Atento : 61% de téléopérateurs ont un niveau bac + 4
• Ils sont ingénieurs, diplômés en sciences économiques ou en littérature. Ils sortent d'écoles de commerce et cherchent à entrer dans la vie active. Voici dressé le tableau du téléopérateur marocain, majoritaire dans les centres de contacts qui font florès dans le royaume de Mohammed VI. Au sein d'Atento Maroc, filiale du groupe Atento, créé en 2000 et disposant de deux centres à Casablanca et à Tanger (plus de 1 000 positions sur les 6 000 que compte le royaume), pas moins de 61 % des effectifs sont diplômés d'un niveau équivalent à la maîtrise.
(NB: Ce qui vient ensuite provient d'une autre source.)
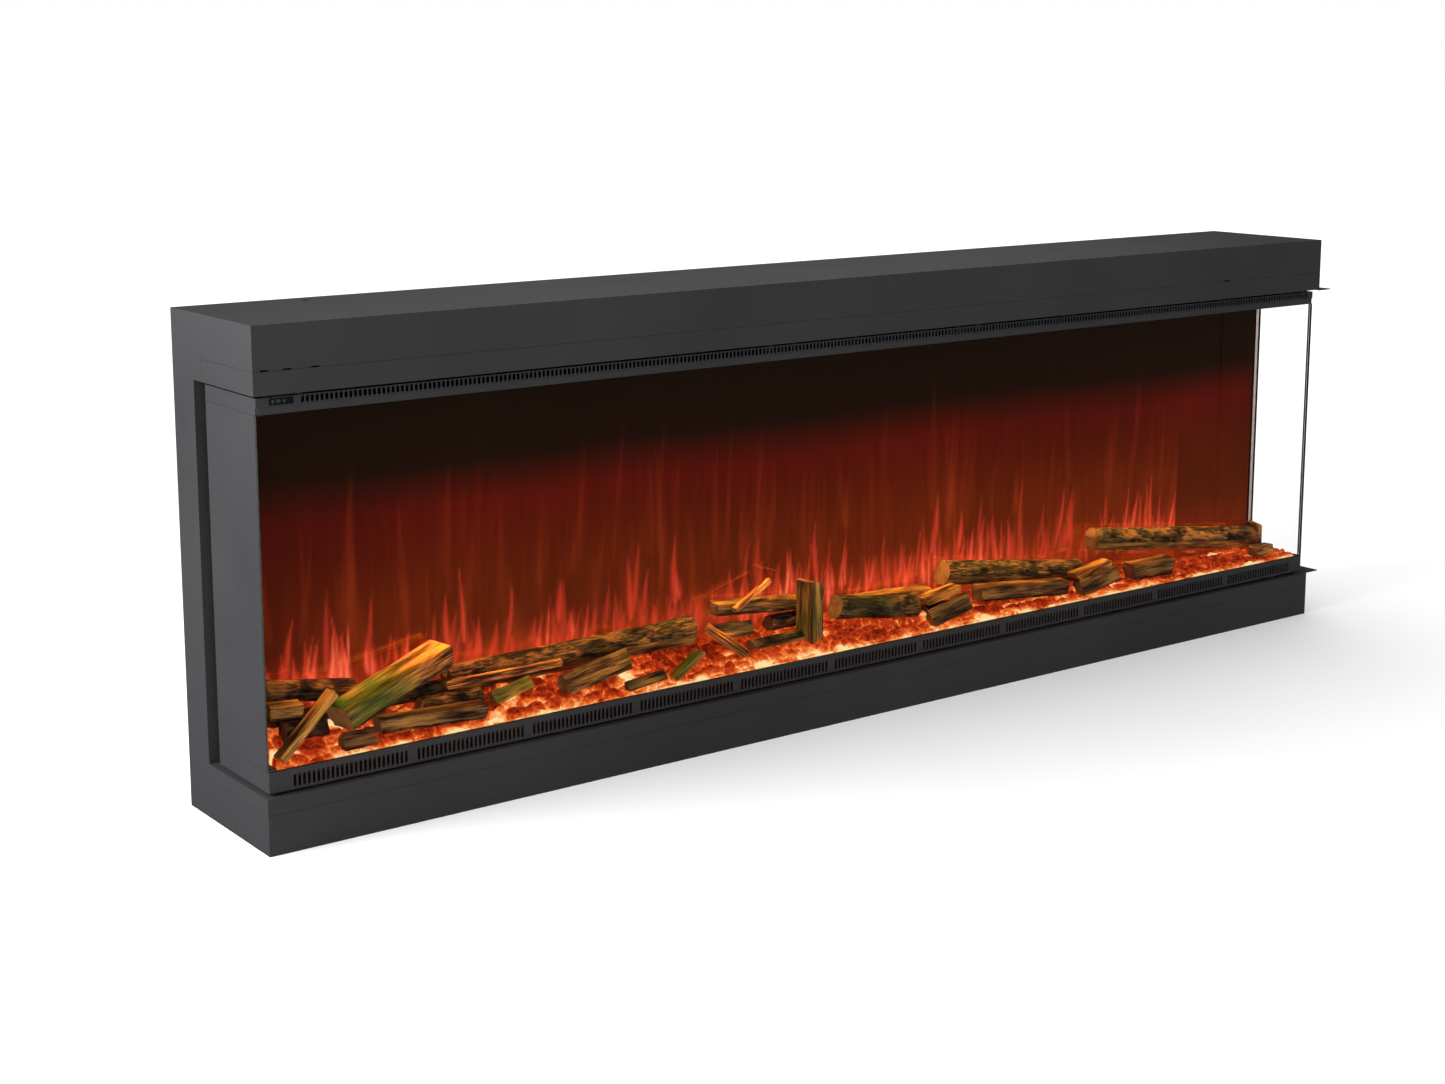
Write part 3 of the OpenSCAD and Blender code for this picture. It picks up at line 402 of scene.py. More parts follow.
# %% Mesh from points and faces
def make_piece(name, points, faces, materials, face_material=None, corner_uv=None, attributes=None):
    """A mesh object on the casing body. points are metres, faces are equal-length index rows or a list
    of such arrays, corner_uv has one pair per face corner, and attributes hold one value per point."""
    groups = faces if isinstance(faces, list) else [faces]
    corners = np.concatenate([g.ravel() for g in groups]).astype(np.int32)
    counts = np.concatenate([np.full(len(g), g.shape[1]) for g in groups]).astype(np.int32)
    mesh = bpy.data.meshes.new(name)
    mesh.vertices.add(len(points))
    mesh.vertices.foreach_set("co", np.ascontiguousarray(points, np.float32).ravel())
    mesh.loops.add(len(corners))
    mesh.loops.foreach_set("vertex_index", corners)
    mesh.polygons.add(len(counts))
    mesh.polygons.foreach_set("loop_start", np.concatenate([[0], np.cumsum(counts)[:-1]]).astype(np.int32))
    for material in materials:
        mesh.materials.append(material)
    if face_material is not None:
        mesh.polygons.foreach_set("material_index", face_material.astype(np.int32))
    if corner_uv is not None:
        mesh.uv_layers.new(name="surface").data.foreach_set("uv", corner_uv.astype(np.float32).ravel())
    for key, values in (attributes or {}).items():
        kind = "FLOAT_COLOR" if values.ndim == 2 else "FLOAT"
        field = "color" if values.ndim == 2 else "value"
        mesh.attributes.new(key, kind, "POINT").data.foreach_set(field, values.astype(np.float32).ravel())
    mesh.update(calc_edges=True)
    mesh.validate()
    mesh.shade_smooth()
    piece = bpy.data.objects.new(name, mesh)
    bpy.context.scene.collection.objects.link(piece)
    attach(piece, "casing")
    return piece


# %% [markdown]
# ## Wood
#
# The logs are moulded resin, painted like wood: rough dark bark with moss in its furrows, pale split
# faces with long fibres, and sawn or broken ends with rings. Three materials share the work, one for
# each kind of face. They read the log's own surface map, whose units are metres along and round the log,
# so that fibres run along every log however it lies. Two painted-on values vary them: moss and char.


# %% Bark, split wood and end grain
def wood(name, dark, mid, pale, along_mm, fibre, depth_mm, moss_hexes, roughness):
    """Painted wood. Fibres are along_mm across and fibre times as long. Moss turns it green and char
    darkens it, both from values stored on the mesh."""
    material, tree, shader = start(name, Specular_IOR_Level=0.3)
    stretch = (1 / fibre, 1, 1)
    fine = grain(tree, along_mm, stretch, detail=5, source="UV", rough=0.65)
    broad = grain(tree, along_mm * 7, (2.5 / fibre, 1, 1), detail=3, source="UV")
    pattern = add(tree, "Math", {0: fine, 1: broad}, operation="ADD")
    half = add(tree, "Math", {0: pattern.outputs[0], 1: 0.5}, operation="MULTIPLY")
    body = add(tree, "ValToRGB", {"Fac": half.outputs[0]}, stops=[(0.42, dark), (0.49, mid), (0.57, pale)])
    green = add(tree, "ValToRGB", {"Fac": fine}, stops=[(0.35, moss_hexes[0]), (0.65, moss_hexes[1])])
    moss = add(tree, "Attribute", attribute_name="moss")
    patch = add(tree, "MapRange", {"Value": broad, "From Min": 0.25, "From Max": 0.5})
    share = add(tree, "Math", {0: moss.outputs["Fac"], 1: patch.outputs[0]}, operation="MULTIPLY")
    mossy = add(tree, "Mix", {0: share.outputs[0], 6: body.outputs[0], 7: green.outputs[0]}, data_type="RGBA")
    char = add(tree, "Attribute", attribute_name="char")
    burnt = add(tree, "Mix", {0: char.outputs["Fac"], 6: mossy.outputs[2], 7: paint("#120b07")},
                data_type="RGBA")
    gloss = add(tree, "MapRange", {"Value": fine, "To Min": roughness - 0.1, "To Max": roughness + 0.1})
    wire(tree, shader, burnt.outputs[2], gloss.outputs[0], pattern.outputs[0], depth_mm)
    return material


bark = wood("moulded bark, weathered", "#0d0704", "#3a2312", "#8a5a2a", 2.6, 5, 2.2,
            ("#16220a", "#4d6016"), 0.85)
split = wood("split face, painted fibres", "#231006", "#7e481c", "#cf8e3c", 1.7, 18, 1.2,
             ("#1a300a", "#587a1a"), 0.7)

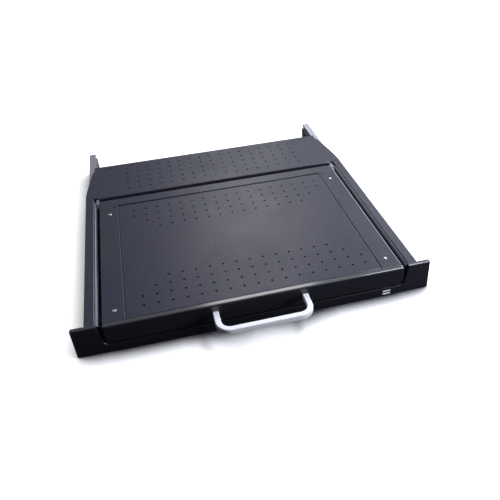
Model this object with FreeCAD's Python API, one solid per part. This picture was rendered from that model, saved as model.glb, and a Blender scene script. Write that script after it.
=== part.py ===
import FreeCAD, Part
import math
import os

# One rack unit console drawer, in millimetres, +Z up.
# Origin: centre of the four front rack holes, on the face that meets the rack posts.
# X runs to the right, Y runs back into the rack.

# ---- rack standard ----
PANEL_W = 482.6            # 19 inch panel width
PANEL_H = 44.0             # one unit panel, with its usual clearance
RACK_HOLE_X = PANEL_W - 17.5     # hole to hole across the posts
RACK_HOLE_Z = 31.75        # lowest to highest hole of one unit
RACK_HOLE_R = 3.3
RACK_OPENING = PANEL_W - 32.6    # between the posts

# ---- sheet and plate thicknesses ----
SHEET = 1.2                # folded covers and tray
EAR_T = 2.0                # front bracket plate
PLATE_T = 1.5              # bracket side plate
FIT = 0.3                  # general clearance between separate pieces
RUN = 0.1                  # running clearance of the slides

# ---- heights ----
BOTTOM = -PANEL_H / 2
FLOOR = BOTTOM + SHEET
FLANGE_TOP = 20.1          # top of the tray's flanges
SIDE_TOP = FLANGE_TOP + SHEET
LID_TOP = 22.2
LID_UNDER = -5.5

# ---- widths, from the rack posts inwards; halves about the middle ----
SLIDE_T = 12.7             # closed thickness of a slide
SIDE_OUT = RACK_OPENING / 2 - 1.0       # outer edge of the side covers
FLANGE_OUT = SIDE_OUT - 2.0             # outer edge of the tray's flanges
SLIDE_OUT = RACK_OPENING / 2 - 5.5      # leaves room for the bracket plates
SLIDE_IN = SLIDE_OUT - SLIDE_T
TRAY_OUT = SLIDE_IN
TRAY_IN = TRAY_OUT - SHEET
LID_HALF = TRAY_IN - 3.8
LCD_FRAME_HALF = LID_HALF - 11.8        # frame round the screen
PANEL_HALF = LID_HALF - 30.5            # vent panel
TAIL_HALF = TRAY_IN + 3.8               # rear cover at its tail

# ---- depths, from the lid's rear edge ----
LID_FRONT = -10.2
LID_BACK = 308.7
HINGE_Y = LID_BACK - 6.0
SIDE_END = LID_BACK + 14.0              # where the side covers meet the rear cover
COVER_FRONT = SIDE_END - 2.0            # front edge of the rear cover
TRAY_END = SIDE_END + 116.0             # rear edge of tray and rear cover
PANEL_BACK = LID_BACK - 25.9            # rear edge of the vent panel
LCD_FRAME_BACK = LID_BACK - 8.4
SLIDE_START = 1.5
SLIDE_LEN = TRAY_END + 69.3             # 20 inch

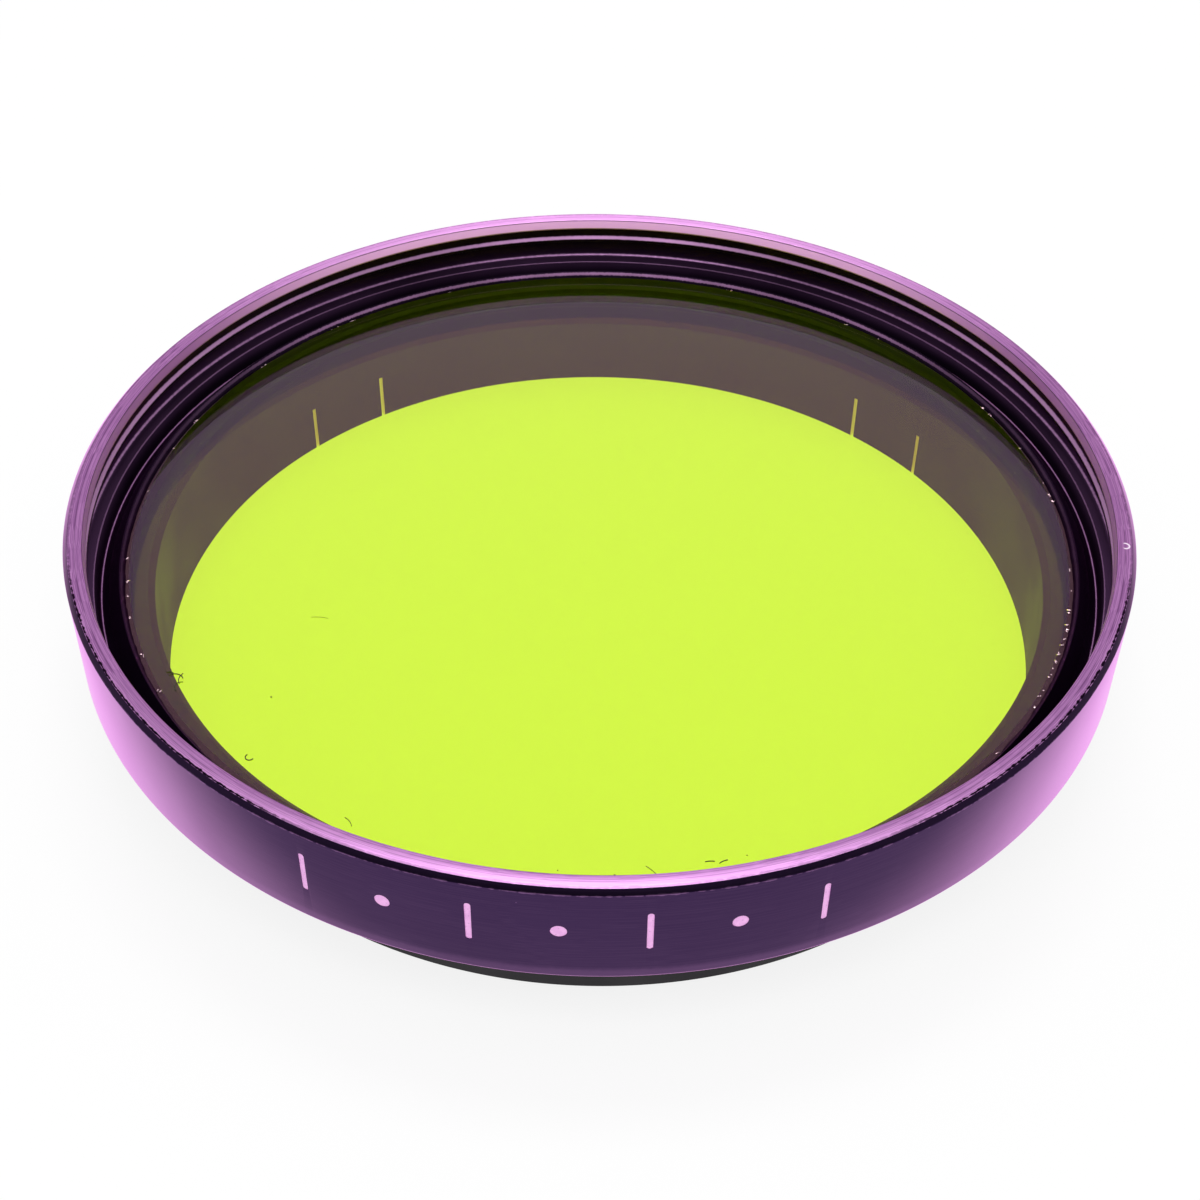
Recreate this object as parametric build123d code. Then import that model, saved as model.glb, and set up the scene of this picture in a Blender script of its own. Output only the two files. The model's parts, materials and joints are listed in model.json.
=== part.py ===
from build123d import *
import math
import os

# A color filter that slips over the rim of a camera lens: one turned ring holds
# a disc of coated glass under a rolled lip, and a slotted collar grips the lens.
# The axis is Z, the origin is the centre of the collar's foot, the scene side is up.
# All sizes are in millimetres and angles in degrees, counted from +X towards +Y.

# Slip-on collar
LENS_RIM_D = 51.0          # outside diameter of the lens rim that the filter fits
SLIP_CLEARANCE = 0.15      # radial play between lens rim and collar
COLLAR_WALL = 0.65
COLLAR_LENGTH = 5.55       # from the foot up to the underside of the ring
FOOT_CHAMFER = 0.15
ROOT_FILLET = 0.2          # inside corner where the collar leaves the ring

# Saw cuts that make the collar springy
SLIT_PAIRS = 4
SLIT_WIDTH = 0.25
SLIT_HEIGHT = 3.2
TONGUE_WIDTH = 5.5         # length of arc between the two slits of a pair
FIRST_PAIR_ANGLE = 42.0

# Glass and its seat
GLASS_THICKNESS = 2.1
GLASS_BEVEL = 0.3
GLASS_CLEARANCE = 0.05     # radial play between glass and seat wall
SEAT_WEB = 1.05            # from the underside of the ring up to the seat
SEAT_CHAMFER = 0.35        # eases the seat's inner edge into the bore
LEDGE_WIDTH = 1.25         # how far the glass rests on the seat

# Lip rolled onto the bevel of the glass, with the groove turned around it
LIP_BITE = 0.12            # how far the tip reaches over the bevel, from the seat wall inwards
LIP_CREST = 0.15           # from the seat wall outwards to the lip's upper edge
LIP_RISE = 0.24            # upper edge above the glass
LIP_KNEE = 0.85            # from the seat wall outwards to where the outer slope turns gentle
LIP_KNEE_DEPTH = 0.6       # the same place, below the top of the glass
LIP_ROOT = 1.3             # from the seat wall outwards to the groove's bottom
MOAT_DEPTH = 0.9           # groove's bottom below the top of the glass
MOAT_WIDTH = 0.25          # from the groove's bottom out to the shoulder wall

# Front bore, measured down from the rim
FRONT_DEPTH = 3.3          # from the rim down to the glass
SHOULDER_DEPTH = 3.2
SHOULDER_SLOPE = 0.1       # the shoulder falls this much towards the axis
RELIEF_DEPTH = 0.8         # how far the relief groove is cut behind the shoulder wall
RELIEF_TOP = 1.7
RELIEF_FILLET = 0.3
RELIEF_WALL = 0.4          # metal left outside the relief groove
LAND_STEP = 0.13           # the land between the grooves stands this far behind the shoulder wall
LAND_DEPTH = 1.5           # where the land starts
SMALL_GROOVE_TOP = 0.65
SMALL_GROOVE_FLANK = 1.3   # where its lower flank starts
SMALL_GROOVE_CUT = 0.2     # how deep it is cut into the land
MOUTH_STEP = 0.04          # the mouth stands this far behind the shoulder wall
MOUTH_CHAMFER_WIDTH = 0.1
MOUTH_CHAMFER_HEIGHT = 0.58

# Outside of the ring
RIM_CHAMFER = 0.25
UNDERSIDE_CHAMFER = 0.3

# Index marks engraved in the outer wall and filled with paint
MARK_COUNT = 7
MARK_PITCH = 8.13          # angle from one mark to the next
MARK_CENTRE_ANGLE = -93.2
MARK_DEPTH_BELOW_RIM = 2.85
TICK_HEIGHT = 2.6
TICK_WIDTH = 0.32
DOT_D = 0.8
ENGRAVING_DEPTH = 0.15
PAINT_BELOW_WALL = 0.03

# Radii, built up from the lens rim outwards
BORE_R = LENS_RIM_D / 2 + SLIP_CLEARANCE
COLLAR_R = BORE_R + COLLAR_WALL
SEAT_OPENING_R = BORE_R + SEAT_CHAMFER
SEAT_R = SEAT_OPENING_R + LEDGE_WIDTH
GLASS_R = SEAT_R - GLASS_CLEARANCE
MOAT_R = SEAT_R + LIP_ROOT
SHOULDER_R = MOAT_R + MOAT_WIDTH
RELIEF_R = SHOULDER_R + RELIEF_DEPTH
BODY_R = RELIEF_R + RELIEF_WALL
MOUTH_R = SHOULDER_R + MOUTH_STEP
LAND_R = SHOULDER_R + LAND_STEP
LIP_TIP_R = SEAT_R - LIP_BITE

# Heights, built up from the foot
SEAT_Z = COLLAR_LENGTH + SEAT_WEB
GLASS_TOP_Z = SEAT_Z + GLASS_THICKNESS
BEVEL_FOOT_Z = GLASS_TOP_Z - GLASS_BEVEL - GLASS_CLEARANCE     # where the bevel's line meets the seat wall
RIM_Z = GLASS_TOP_Z + FRONT_DEPTH


def ring_section():
    """Half section of the ring, from the foot up the outside and back down the inside."""
    outside = [
        (BORE_R + FOOT_CHAMFER, 0),
        (COLLAR_R - FOOT_CHAMFER, 0),
        (COLLAR_R, FOOT_CHAMFER),
        (COLLAR_R, COLLAR_LENGTH),
        (BODY_R - UNDERSIDE_CHAMFER, COLLAR_LENGTH),
        (BODY_R, COLLAR_LENGTH + UNDERSIDE_CHAMFER),
        (BODY_R, RIM_Z - RIM_CHAMFER),
        (BODY_R - RIM_CHAMFER, RIM_Z),
    ]
    front_bore = [
        (MOUTH_R + MOUTH_CHAMFER_WIDTH, RIM_Z),
        (MOUTH_R, RIM_Z - MOUTH_CHAMFER_HEIGHT),
        (MOUTH_R, RIM_Z - SMALL_GROOVE_TOP),
        (LAND_R + SMALL_GROOVE_CUT, RIM_Z - SMALL_GROOVE_TOP),
        (LAND_R + SMALL_GROOVE_CUT, RIM_Z - SMALL_GROOVE_FLANK),
        (LAND_R, RIM_Z - LAND_DEPTH),
        (LAND_R, RIM_Z - RELIEF_TOP),
        (RELIEF_R, RIM_Z - RELIEF_TOP),
        (RELIEF_R, RIM_Z - SHOULDER_DEPTH + SHOULDER_SLOPE),
        (SHOULDER_R, RIM_Z - SHOULDER_DEPTH),
    ]
    lip = [
        (MOAT_R, GLASS_TOP_Z - MOAT_DEPTH),
        (SEAT_R + LIP_KNEE, GLASS_TOP_Z - LIP_KNEE_DEPTH),
        (SEAT_R + LIP_CREST, GLASS_TOP_Z + LIP_RISE),
        (LIP_TIP_R, BEVEL_FOOT_Z + LIP_BITE),
        (SEAT_R, BEVEL_FOOT_Z),
    ]
    seat_and_bore = [
        (SEAT_R, SEAT_Z),
        (SEAT_OPENING_R, SEAT_Z),
        (BORE_R, SEAT_Z - SEAT_CHAMFER),
        (BORE_R, FOOT_CHAMFER),
    ]
    outline = Polyline(*outside, *front_bore, *lip, *seat_and_bore, close=True)
    section = Plane.XZ * make_face(outline)
    section = round_corner(section, COLLAR_R, COLLAR_LENGTH, ROOT_FILLET)
    relief_corner_z = RIM_Z - SHOULDER_DEPTH + SHOULDER_SLOPE
    return round_corner(section, RELIEF_R, relief_corner_z, RELIEF_FILLET)


def round_corner(section, radius_from_axis, height, fillet_radius):
    """Round the corner of a half section that lies nearest to the given place."""
    place = (radius_from_axis, 0, height)
    corner = section.vertices().sort_by_distance(place)[0]
    return fillet(corner, fillet_radius)


def slit_cutters():
    """The pairs of radial saw cuts, open at the collar's foot."""
    half_tongue = math.degrees(TONGUE_WIDTH / 2 / BORE_R)
    saw_reach = COLLAR_WALL * 3
    blade = Box(saw_reach, SLIT_WIDTH, SLIT_HEIGHT * 2)
    blade = Pos(BORE_R + COLLAR_WALL / 2, 0, 0) * blade
    cutters = []
    for pair in range(SLIT_PAIRS):
        middle = FIRST_PAIR_ANGLE + 360 / SLIT_PAIRS * pair
        for angle in (middle - half_tongue, middle + half_tongue):
            cutters.append(Rot(0, 0, angle) * blade)
    return cutters


def mark_shapes(inner_r, outer_r):
    """Prisms of the index marks between two radii: ticks and dots in turn."""
    first_angle = MARK_CENTRE_ANGLE - MARK_PITCH * (MARK_COUNT - 1) / 2
    height = RIM_Z - MARK_DEPTH_BELOW_RIM
    shapes = []
    for index in range(MARK_COUNT):
        outline = Circle(DOT_D / 2) if index % 2 else SlotOverall(TICK_HEIGHT, TICK_WIDTH, rotation=90)
        prism = extrude(outline, outer_r - inner_r)
        facing_out = Plane(origin=(inner_r, 0, height), x_dir=(0, 1, 0), z_dir=(1, 0, 0))
        shapes.append(Rot(0, 0, first_angle + MARK_PITCH * index) * (facing_out * prism))
    return shapes


def mount_ring():
    """The turned ring with its collar slit and its index marks engraved."""
    ring = revolve(ring_section(), Axis.Z, 360)
    engraving = mark_shapes(BODY_R - ENGRAVING_DEPTH, BODY_R + ENGRAVING_DEPTH)
    return ring - slit_cutters() - engraving


def filter_glass():
    """The plane-parallel disc of glass, bevelled on both edges."""
    disc = Pos(0, 0, SEAT_Z + GLASS_THICKNESS / 2) * Cylinder(GLASS_R, GLASS_THICKNESS)
    rims = disc.edges().filter_by(GeomType.CIRCLE)
    return chamfer(rims, GLASS_BEVEL)


def mark_paint():
    """The paint wiped into the engraving, a little below the wall."""
    return Compound(mark_shapes(BODY_R - ENGRAVING_DEPTH, BODY_R - PAINT_BELOW_WALL))


os.makedirs("parts", exist_ok=True)
nodes = {"mount_ring": mount_ring(), "filter_glass": filter_glass(), "mark_paint": mark_paint()}
for name, shape in nodes.items():
    export_step(shape, f"parts/{name}.step")
    print(name, "volume", round(shape.volume, 2), "mm3, size", shape.bounding_box().size)
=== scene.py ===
# %% [markdown]
# # A slip-on color filter, finished in Blender
# The real object is three things: a ring turned from one bar of aluminium and anodised a dark purple, a
# flat disc of yellow-green glass with a thin purple coating on both faces, and paint in engraved marks.
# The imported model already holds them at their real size. This lesson loads it as a fixed frame, spins a
# finer ring and disc in the same place, and gives every surface the finish that handling left on it.

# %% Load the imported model
import json
import math
import random

import bmesh
import bpy
from mathutils import Matrix, Vector, noise


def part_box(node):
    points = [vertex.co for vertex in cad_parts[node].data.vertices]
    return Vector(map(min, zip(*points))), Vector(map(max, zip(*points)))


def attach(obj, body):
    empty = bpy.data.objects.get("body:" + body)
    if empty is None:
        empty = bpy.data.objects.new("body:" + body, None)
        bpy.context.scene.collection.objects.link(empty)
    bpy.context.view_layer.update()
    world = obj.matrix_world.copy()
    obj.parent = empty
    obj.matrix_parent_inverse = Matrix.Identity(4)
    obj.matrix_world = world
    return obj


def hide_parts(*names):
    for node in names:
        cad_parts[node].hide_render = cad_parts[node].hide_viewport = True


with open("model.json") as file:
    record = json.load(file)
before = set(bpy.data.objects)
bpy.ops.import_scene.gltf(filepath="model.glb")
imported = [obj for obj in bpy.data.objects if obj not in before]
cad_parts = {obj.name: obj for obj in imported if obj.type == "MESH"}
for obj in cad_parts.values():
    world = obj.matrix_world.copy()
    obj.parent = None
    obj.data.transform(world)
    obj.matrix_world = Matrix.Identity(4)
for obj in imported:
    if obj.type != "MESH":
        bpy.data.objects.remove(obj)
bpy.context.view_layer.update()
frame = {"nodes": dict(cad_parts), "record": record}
print("packed nodes:", sorted(frame["nodes"]))

# %% [markdown]
# ## Camera
# The photograph was taken from in front and well above, close enough that the far rim is clearly smaller
# than the near one. So the camera stands 108 mm from the middle of the rim and looks down at 42 degrees,
# with a lens that shows a field 35 degrees wide, and it leans by three quarters of a degree. It could be
# turned by hand until the picture fits, but a place and a point to aim at are easier to read and change.

# %% Place the camera
CAMERA_PLACE = Vector((0, -0.08480, 0.07862))
CAMERA_AIM = Vector((0.00005, -0.01012, 0.0120))
CAMERA_LEAN = math.radians(0.765)
CAMERA_LENS = 56.64
SENSOR_WIDTH = 36
NEAREST_SEEN = 0.005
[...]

Avec des salaires oscillant entre 300 et 550 euros mensuels, cette population travaille actuellement 44 heures par semaine. Le centre dispose de plusieurs étages et de différents plateaux et, à l'heure de la prière, avec l'accord de leur superviseur, les téléacteurs peuvent se rendre par roulement à la mosquée, installée au rez-de-chaussée de l'immeuble. Le centre, ouvert 24 h sur 24 emploie 53 % de femmes, certaines travaillant voilées. Affichées sur les plateaux du centre, les règles de l'entreprise sont clairement édictées. Deux retards équivalent à un avertissement, quatre à une mise à pied d'une journée et six à un licenciement. Un règlement strict auquel se plient les téléopérateurs puisque le taux de turn-over affiché par le centre ne dépasse pas 3%.